··· DATASET EXTRACT ···

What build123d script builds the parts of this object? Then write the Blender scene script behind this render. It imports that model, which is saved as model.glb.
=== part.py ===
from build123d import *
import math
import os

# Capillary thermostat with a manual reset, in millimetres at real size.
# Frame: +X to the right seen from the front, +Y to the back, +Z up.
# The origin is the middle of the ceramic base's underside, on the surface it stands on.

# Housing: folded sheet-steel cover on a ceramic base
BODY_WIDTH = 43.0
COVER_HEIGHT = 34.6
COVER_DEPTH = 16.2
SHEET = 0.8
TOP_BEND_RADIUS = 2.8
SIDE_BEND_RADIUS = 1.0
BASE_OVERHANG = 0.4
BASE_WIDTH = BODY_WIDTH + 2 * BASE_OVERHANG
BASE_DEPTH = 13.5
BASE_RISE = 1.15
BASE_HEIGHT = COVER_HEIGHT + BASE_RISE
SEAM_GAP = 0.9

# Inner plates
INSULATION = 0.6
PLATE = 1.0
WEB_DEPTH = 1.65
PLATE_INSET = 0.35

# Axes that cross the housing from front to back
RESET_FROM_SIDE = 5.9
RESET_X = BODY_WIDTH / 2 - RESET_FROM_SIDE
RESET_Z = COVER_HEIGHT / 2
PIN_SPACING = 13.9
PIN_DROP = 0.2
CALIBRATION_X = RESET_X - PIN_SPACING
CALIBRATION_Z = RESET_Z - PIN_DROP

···

- _THE TASK_: Set down every line of the listing above again, exactly as given.

- _WRITTEN REPLY_:
What build123d script builds the parts of this object? Then write the Blender scene script behind this render. It imports that model, which is saved as model.glb.
=== part.py ===
from build123d import *
import math
import os

# Capillary thermostat with a manual reset, in millimetres at real size.
# Frame: +X to the right seen from the front, +Y to the back, +Z up.
# The origin is the middle of the ceramic base's underside, on the surface it stands on.

# Housing: folded sheet-steel cover on a ceramic base
BODY_WIDTH = 43.0
COVER_HEIGHT = 34.6
COVER_DEPTH = 16.2
SHEET = 0.8
TOP_BEND_RADIUS = 2.8
SIDE_BEND_RADIUS = 1.0
BASE_OVERHANG = 0.4
BASE_WIDTH = BODY_WIDTH + 2 * BASE_OVERHANG
BASE_DEPTH = 13.5
BASE_RISE = 1.15
BASE_HEIGHT = COVER_HEIGHT + BASE_RISE
SEAM_GAP = 0.9

# Inner plates
INSULATION = 0.6
PLATE = 1.0
WEB_DEPTH = 1.65
PLATE_INSET = 0.35

# Axes that cross the housing from front to back
RESET_FROM_SIDE = 5.9
RESET_X = BODY_WIDTH / 2 - RESET_FROM_SIDE
RESET_Z = COVER_HEIGHT / 2
PIN_SPACING = 13.9
PIN_DROP = 0.2
CALIBRATION_X = RESET_X - PIN_SPACING
CALIBRATION_Z = RESET_Z - PIN_DROP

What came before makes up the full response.